22. The judge was entitled to infer from the evidence that the appellant would be accommodated by his cousin, XB, in the absence of evidence to the contrary. There was no evidence that his cousin was not willing or able to accommodate him.
23. I find that the judge did not consider material matters when assessing whether relocation was reasonable. The judge did not consider all relevant circumstances including the intention to live openly when considering relocation. The appellant is a young man of 20 with a history of self-harm. He will be returning to Tirana where he will be discriminated against as a result of his sexuality. He fears at best isolation, disapproval and discrimination in Tirana and at worst attack without redress. These are all possibilities. The background evidence gives credence to his fears and all the more so because as found by the judge he would live openly as a gay man. Although he would be accommodated by his cousin, he would not be accepted by his peers or have the support of the wider family. Whilst there was no up-to-date evidence relating to the appellant's mental health, there was evidence that he had previously attempted to take his own life in 2014 (the Rule 35 report supported this) and he is to an extent vulnerable. This was a factor the judge should have attached some weight to in the context of relocation. In addition, the appellant left Albania on two occasions prior to coming to the UK which is capable of supporting his account of life in Tirana. The judge materially erred. The decision of the judge to dismiss the appeal is set aside. I find that it would not be reasonable for the appellant to relocate to Albania.
24. I remake the decision and allow the appeal on asylum grounds.

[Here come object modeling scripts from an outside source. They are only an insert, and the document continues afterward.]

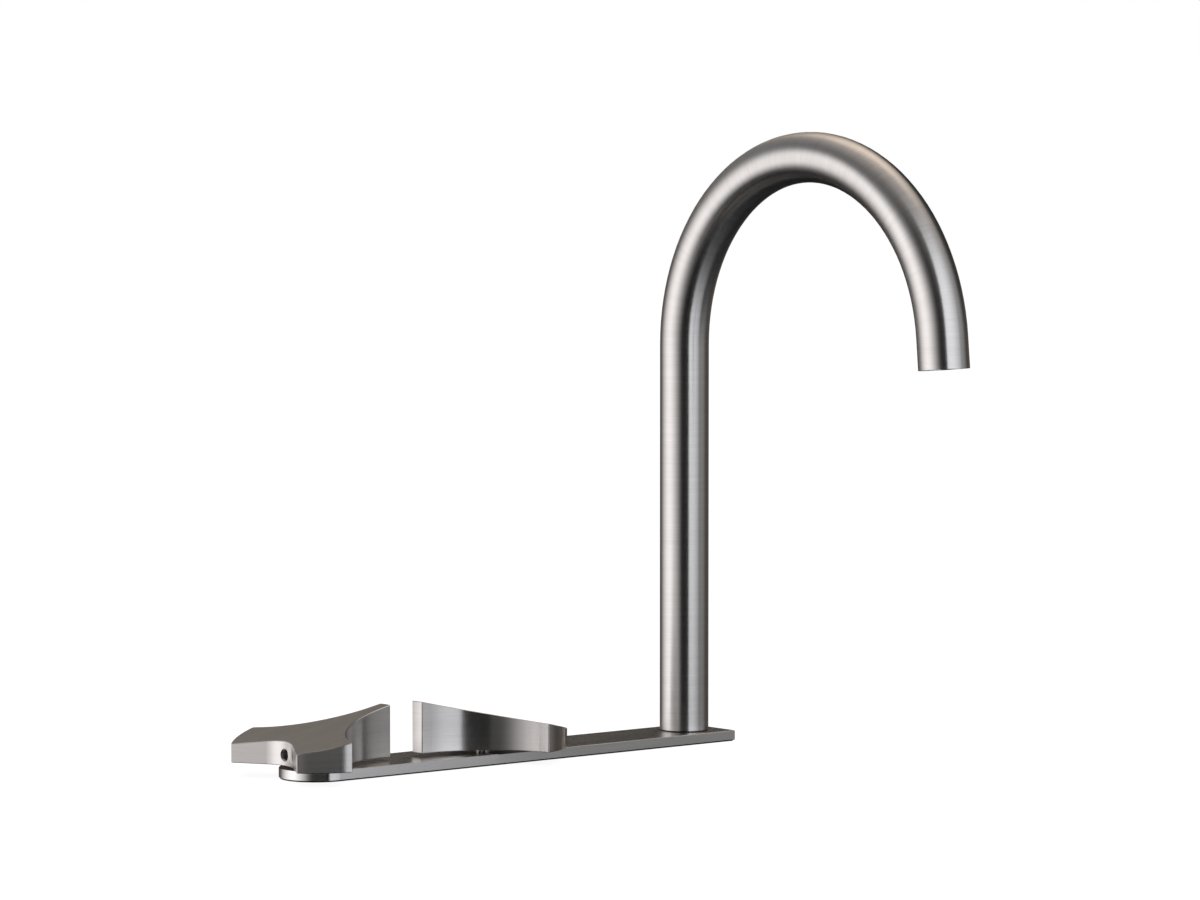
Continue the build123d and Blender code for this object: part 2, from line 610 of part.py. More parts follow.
# Everything that makes up one valve, for the hot side and for the cold side. The spindle and what
# turns with it face the way the handle's tall lobe points when closed.
for side, facing, travel in (("hot", 1, -handle_turn), ("cold", -1, handle_turn)):
    x = stations[side]
    axis = Axis((x, 0, 0), (0, 0, 1))
    section = Plane((x, 0, 0), x_dir=(1, 0, 0), z_dir=(0, -1, 0))
    turned = Plane((x, 0, 0), x_dir=(facing, 0, 0))
    turned_section = Plane((x, 0, 0), x_dir=(facing, 0, 0), z_dir=(0, -facing, 0))

    # Valve body: turned brass, screwed into the plate, with the supply inlet at its lower end
    with BuildPart() as valve_body:
        with BuildSketch(section):
            with BuildLine():
                Polyline(
                    (inlet_radius, body_bottom),
                    (body_radius, body_bottom),
                    (body_radius, shank_end),
                    (shank_radius, shank_end),
                    (shank_radius, plate_bottom),
                    (spigot_radius, plate_bottom),
                    (spigot_radius, plate_top),
                    (flange_radius + thread_clearance, plate_top),
                    (flange_radius + thread_clearance, flange_bottom),
                    (barrel_bore, flange_bottom),
                    (barrel_bore, gallery_top),
                    (gallery_radius, gallery_top),
                    (gallery_radius, seat_level),
                    (feed_radius, seat_level),
                    (feed_radius, body_bottom + inlet_depth),
                    (inlet_radius, body_bottom + inlet_depth),
                    close=True,
                )
            make_face()
        revolve(axis=axis)
        with BuildSketch(Plane((x, riser_offset, port_level))):
            Circle(riser_radius)
        extrude(amount=seat_level - port_level, mode=Mode.SUBTRACT)
        with BuildSketch(Plane((x, port_face, port_level), x_dir=(0, 0, 1), z_dir=(0, 1, 0))):
            Rectangle(port_flat_height, 2 * body_radius)
        extrude(amount=2 * port_flat_depth, mode=Mode.SUBTRACT)
        with Locations(Plane((x, port_face, port_level), z_dir=(0, 1, 0))):
            Hole(port_radius, port_depth)
    valve_body.part.label = f"{side}_valve_body"
    export_step(valve_body.part, f"parts/{side}_valve_body.step")

    # Headwork housing: holds the discs down on their seat and stops the spindle's turn
    with BuildPart() as headwork_housing:
        with BuildSketch(section):
            with BuildLine():
                Polyline(
                    (neck_bore, plate_top),
                    (flange_radius, plate_top),
                    (flange_radius, flange_bottom),
                    (barrel_radius, flange_bottom),
                    (barrel_radius, barrel_bottom),
                    (chamber_radius, barrel_bottom),
                    (chamber_radius, chamber_top),
                    (collar_radius + collar_clearance, chamber_top),
                    (collar_radius + collar_clearance, neck_end),
                    (neck_bore, neck_end),
                    close=True,
                )
            make_face()
            with Locations((barrel_radius, housing_ring_level)):
                Rectangle(2 * housing_groove_depth, housing_ring_section + ring_groove_play,
                          mode=Mode.SUBTRACT)
        revolve(axis=axis)
        with BuildSketch(turned.offset(chamber_top)):
            with PolarLocations(0, 1, start_angle=travel / 2):
                add(stop_room)
        extrude(amount=collar_top - chamber_top, mode=Mode.SUBTRACT)
        with BuildSketch(turned.offset(window_bottom)):
            with PolarLocations(0, 2):
                add(window)
        extrude(amount=window_height, mode=Mode.SUBTRACT)
        with BuildSketch(turned.offset(plate_top)):
            with PolarLocations((flange_radius + neck_bore) / 2, 2):
                Circle(spanner_hole_radius)
        extrude(amount=-spanner_hole_depth, mode=Mode.SUBTRACT)
    headwork_housing.part.label = f"{side}_headwork_housing"
    export_step(headwork_housing.part, f"parts/{side}_headwork_housing.step")

    # O-ring that seals the housing in the valve body
    with BuildPart() as housing_o_ring:
        with BuildSketch(section):
            with Locations((housing_ring_radius, housing_ring_level)):
                Circle(housing_ring_section / 2)
        revolve(axis=axis)
    housing_o_ring.part.label = f"{side}_housing_o_ring"
    export_step(housing_o_ring.part, f"parts/{side}_housing_o_ring.step")

    # Slide washer above the spindle's collar
    with BuildPart() as thrust_washer:
        with BuildSketch(turned.offset(collar_top)):
            Circle(collar_radius)
            Circle(neck_bore, mode=Mode.SUBTRACT)
        extrude(amount=thrust_thickness)
    thrust_washer.part.label = f"{side}_thrust_washer"
    export_step(thrust_washer.part, f"parts/{side}_thrust_washer.step")

    # Spindle: a turned pin with a collar, a stop, a driver for the disc and a flat for the handle
    driver_bottom = moving_disc_top - driver_depth
    with BuildPart() as spindle:
        with BuildSketch(turned_section):
            with BuildLine():
                Polyline(
                    (0, collar_bottom),
                    (collar_radius, collar_bottom),
                    (collar_radius, collar_top),
                    (spindle_radius, collar_top),
                    (spindle_radius, spindle_top - edge_chamfer),
                    (spindle_radius - edge_chamfer, spindle_top),
                    (0, spindle_top),
                    close=True,
                )
            make_face()
            with Locations(*[(spindle_radius, level) for level in spindle_ring_levels]):
                Rectangle(2 * spindle_groove_depth, spindle_ring_section + spindle_groove_play,
                          mode=Mode.SUBTRACT)
        revolve(axis=axis)
        with BuildSketch(turned.offset(collar_bottom)):
            add(stop_lug)
        extrude(amount=collar_thickness)
        with BuildSketch(turned.offset(driver_bottom)):
            Rectangle(2 * collar_radius, driver_width)
            Circle(collar_radius, mode=Mode.INTERSECT)
        extrude(amount=collar_bottom - driver_bottom)
        with BuildSketch(turned.offset(flat_level)):
            with Locations((-spindle_flat, 0)):
                Rectangle(spindle_radius, 2 * spindle_radius, align=(Align.MAX, Align.CENTER))
        extrude(amount=spindle_grip, mode=Mode.SUBTRACT)
    spindle.part.label = f"{side}_spindle"
    export_step(spindle.part, f"parts/{side}_spindle.step")

    # Two O-rings in the spindle's grooves
    with BuildPart() as spindle_o_rings:
        with BuildSketch(section):
            with Locations(*[(spindle_ring_radius, level) for level in spindle_ring_levels]):
                Circle(spindle_ring_section / 2)
        revolve(axis=axis)
    spindle_o_rings.part.label = f"{side}_spindle_o_rings"
    export_step(spindle_o_rings.part, f"parts/{side}_spindle_o_rings.step")

    # Moving ceramic disc: two holes a whole turn of the handle away from the fixed disc's, so that
    # the valve is shut
    with BuildPart() as moving_disc:
        with BuildSketch(turned.offset(fixed_disc_top)):
            Circle(disc_radius)
        extrude(amount=disc_thickness)
        with BuildSketch(turned.offset(fixed_disc_top)):
            with PolarLocations(0, 2, start_angle=-travel):
                add(disc_hole)
        extrude(amount=disc_thickness, mode=Mode.SUBTRACT)
        with BuildSketch(turned.offset(moving_disc_top)):
            Rectangle(2 * disc_radius, driver_width + 2 * thread_clearance)
        extrude(amount=-driver_depth - thread_clearance, mode=Mode.SUBTRACT)
    moving_disc.part.label = f"{side}_moving_disc"
    export_step(moving_disc.part, f"parts/{side}_moving_disc.step")

    # Fixed ceramic disc
    with BuildPart() as fixed_disc:
        with BuildSketch(turned.offset(disc_seal_top)):
            Circle(disc_radius)
        extrude(amount=disc_thickness)
        with BuildSketch(turned.offset(disc_seal_top)):
            with PolarLocations(0, 2):
                add(disc_hole)
        extrude(amount=disc_thickness, mode=Mode.SUBTRACT)
    fixed_disc.part.label = f"{side}_fixed_disc"
    export_step(fixed_disc.part, f"parts/{side}_fixed_disc.step")

    # Rubber seal under the fixed disc: its lip stands on the seat around the feed
    with BuildPart() as disc_seal:
        with BuildSketch(section):
            with BuildLine():
                Polyline(
                    (disc_hole_outer, seat_level),
                    (seal_lip_radius, seat_level),
                    (seal_lip_radius, seal_lip_top),
                    (disc_radius, seal_lip_top),
                    (disc_radius, disc_seal_top),
                    (disc_hole_outer, disc_seal_top),
                    close=True,
                )
            make_face()
        revolve(axis=axis)
    disc_seal.part.label = f"{side}_disc_seal"
    export_step(disc_seal.part, f"parts/{side}_disc_seal.step")

    # Handle: milled from a round bar, three lobes under a sloping top, bored for the spindle
    with BuildPart() as handle:
        with BuildSketch(turned.offset(handle_bottom)) as plan:
            with BuildLine():
                CenterArc((0, 0), handle_radius, 0, tip_half_angle)
                Line(tip_corner, side_corner)
                Line(side_corner, low_outer)
                CenterArc((0, 0), handle_radius, low_lobe_angle - low_half_angle, 2 * low_half_angle)
                Line(low_inner, scallop_corner)
                mirror(about=Plane.XZ)
            make_face()
            for corner in (side_corner, (side_corner[0], -side_corner[1])):
                fillet(plan.vertices().sort_by_distance(corner)[0], side_radius)
            fillet(plan.vertices().sort_by_distance(scallop_corner)[0], scallop_radius)
            for corner in (tip_corner, low_outer, low_inner):
                for mirrored in (corner, (corner[0], -corner[1])):
                    fillet(plan.vertices().sort_by_distance(mirrored)[0], corner_fillet)
        extrude(amount=2 * hub_height + handle_radius * tan(radians(handle_slope)))
        slope = radians(handle_slope)
        top_normal = (-facing * sin(slope), 0, cos(slope))
        split(bisect_by=Plane((x, 0, handle_bottom + hub_height), z_dir=top_normal), keep=Keep.BOTTOM)
        caps = handle.faces().sort_by(Axis.Z)
        chamfer(caps[0].edges() + caps[-1].edges(), edge_chamfer)
        with BuildSketch(turned.offset(handle_bottom)):
            Circle(spindle_radius + running_clearance)
        extrude(amount=flat_start, mode=Mode.SUBTRACT)
        with BuildSketch(turned.offset(flat_level)):
            Circle(spindle_radius + running_clearance)
            with Locations((-spindle_flat - running_clearance, 0)):
                Rectangle(spindle_radius, 2 * (spindle_radius + loose_clearance),
                          align=(Align.MAX, Align.CENTER), mode=Mode.SUBTRACT)
        extrude(amount=spindle_grip - flat_start + loose_clearance, mode=Mode.SUBTRACT)
        with Locations(Plane((x - facing * hub_back, 0, grub_level), z_dir=(-facing, 0, 0))):
            CounterSinkHole(grub_radius + thread_clearance, grub_countersink, hub_back)
    handle.part.label = f"{side}_handle"
    export_step(handle.part, f"parts/{side}_handle.step")

    # Grub screw in the hub, which presses on the spindle's flat
    grub_plane = Plane((x - facing * spindle_flat, 0, grub_level), z_dir=(-facing, 0, 0))
    with BuildPart() as handle_grub_screw:
        with BuildSketch(grub_plane):
            Circle(grub_radius)
        extrude(amount=grub_length)
        with BuildSketch(grub_plane.offset(grub_length)):
            RegularPolygon(grub_socket_flats / 2, 6, major_radius=False)
        extrude(amount=-grub_socket_depth, mode=Mode.SUBTRACT)
    handle_grub_screw.part.label = f"{side}_handle_grub_screw"
    export_step(handle_grub_screw.part, f"parts/{side}_handle_grub_screw.step")
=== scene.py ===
from math import pi, radians

import bmesh
import bpy
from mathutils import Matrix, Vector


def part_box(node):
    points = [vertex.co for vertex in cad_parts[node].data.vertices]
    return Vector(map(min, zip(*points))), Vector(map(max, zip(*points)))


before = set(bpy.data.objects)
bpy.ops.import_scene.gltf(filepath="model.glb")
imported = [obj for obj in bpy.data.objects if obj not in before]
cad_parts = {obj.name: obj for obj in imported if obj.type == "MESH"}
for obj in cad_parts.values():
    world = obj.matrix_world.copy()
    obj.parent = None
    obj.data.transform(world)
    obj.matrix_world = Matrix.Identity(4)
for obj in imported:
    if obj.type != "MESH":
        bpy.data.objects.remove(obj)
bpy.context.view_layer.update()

# A three-hole mixer tap in brushed stainless steel, section by section in the order in which it is
# put together. Lengths are in metres. X runs along the deck plate, -Y is the user's side, Z is up.
# A pair of colours or of gloss values holds the two ends between which a surface varies.

# Deck plate: a flat bar of stainless steel, cut to length, rounded at one end and broken at its
# edges. It is belt-brushed along its length on top and round its sides, and screwed down by the
# three shanks that come up into it.
plate_colours = ("#C6C5C4", "#D2D1D0")
plate_gloss = (0.19, 0.25)
plate_side_spread = 0.9
plate_top_spread = 0.8
plate_scratch_length = 0.030
plate_scratch_depth = 0.0000035
# The belt's grit is about 0.1 mm wide. Its scratches are too fine to show, so they are drawn 1 mm
# wide.
plate_scratch_width = 0.0010


def linear(hex_colour):
    """The sRGB hex colour as the linear colour that a shader takes."""
    parts = [int(hex_colour[i:i + 2], 16) / 255 for i in (1, 3, 5)]
    return [p / 12.92 if p <= 0.04045 else ((p + 0.055) / 1.055) ** 2.4 for p in parts] + [1.0]


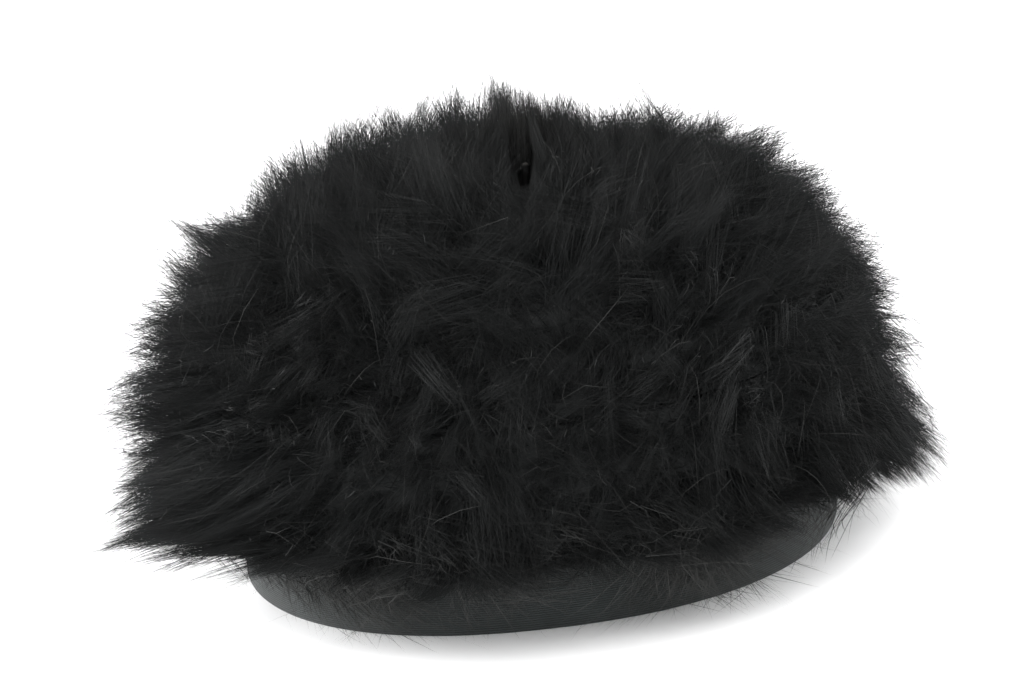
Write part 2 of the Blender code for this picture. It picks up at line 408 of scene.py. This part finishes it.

Direction Regarding Anonymity - Rule 14 of the Tribunal Procedure (Upper Tribunal) Rules 2008
Unless and until a Tribunal or court directs otherwise, the Appellant is granted anonymity. No report of these proceedings shall directly or indirectly identify him or any member of their family. This direction applies both to the Appellant and to the Respondent. Failure to comply with this direction could lead to contempt of court proceedings.